The National Flood Insurance Program (“NFIP”) was implemented to assist victims of flood recover through the issuance of Standard Flood Insurance Policy (“SFIP”) under the National Flood Insurance Act (“NFIA”). The SFIPs are not grants, they require payment of insurance premiums in exchange for the coverages promised under these flood policies. Ideally, the premiums create of “pool” of money from which to draw to pay out claims. This “pool” often dries up and the federal government is called upon to fund the NFIP.

The biggest problem for SFIP policyholders, and the NFIP, appears to be that the insurer partners to the NFIP’s Write Your Own (“WYO”) program who are called to issue, administer, and if required, defend against claims made under the SFIPs, all draw from the same “pool.” For WYO defense attorneys, there seems to be no limit to the dips and draws from the “pool.”

Too often we have seen enormous, unrecoverable costs to SFIP insureds when they are forced to pursue their due and owing benefits under the SFIP policies. A recent ruling in the U.S. District Court for the Middle District of Louisiana, shows the need for serious review of the NFIP.

In Nguyen v. Hartford Underwriters Insurance Company,1 the trial court rejected two baseless insurance proceeds denial arguments presented by Hartford Underwriters Insurance Company (“Hartford”) based upon the clear language of the NFIP Claims Manual.

First, Hartford argued that the insured was not entitled to coverage for exterior sheathing on the home even though the parties agreed the home was the subjected to three feet of flood water. Hartford denied coverage for the replacement of the sheathing arguing that the insured must first show damage to the sheathing. The court rejected Hartford’s unfounded condition to coverage and directed Hartford to the NFIP Claims Manual, which unambiguously states that sheathing is covered upon proof of “mere contact with the floodwater.” The court further pointed out to Hartford that the NFIP Claims Manual specifically states that fiberboard sheathing is not resistant to water or moisture of any kind and “cannot survive the wetting and drying associated with floods.”

Second, the court rejected Hartford’s unfounded obligations imposed upon the insured, which required her to submit proof of how she spent the initial SFIP proceeds received for other flood damage before it would pay additional proceeds for her supplemental sheathing claims. The court also found the NFIP Claims Manual was clear in stating that insurers “may not deny requests for additional payment solely because the policyholder did not provide evidence that all amounts previously paid on the claim” were spent on covered flood damage.

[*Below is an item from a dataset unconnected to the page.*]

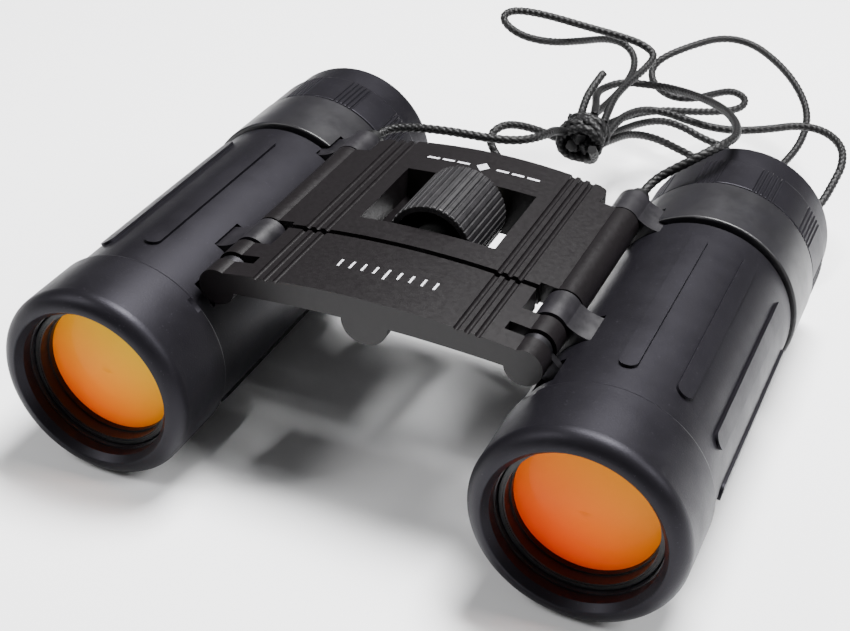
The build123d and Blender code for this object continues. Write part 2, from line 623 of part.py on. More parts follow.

It has been almost four and a half years since the Louisiana Great Flood of 2016, and SFIP insureds have been forced to incur enormous costs due to WYO insurer baseless denials. Here, there should have been no question to coverage and payments as the guidance was clearly spelled out for the WYO insurer. It makes one wonder, how much money was drawn from the “pool” to pay defense attorneys to assert these baseless arguments for four and a half years, as opposed to how much of a draw it would have been to properly pay the claim.
1 Nguyen v. Hartford Underwriters Ins. Co., No. 17-cv-1351, 2021 WL 215492 (M.D. La. Jan. 21, 2021).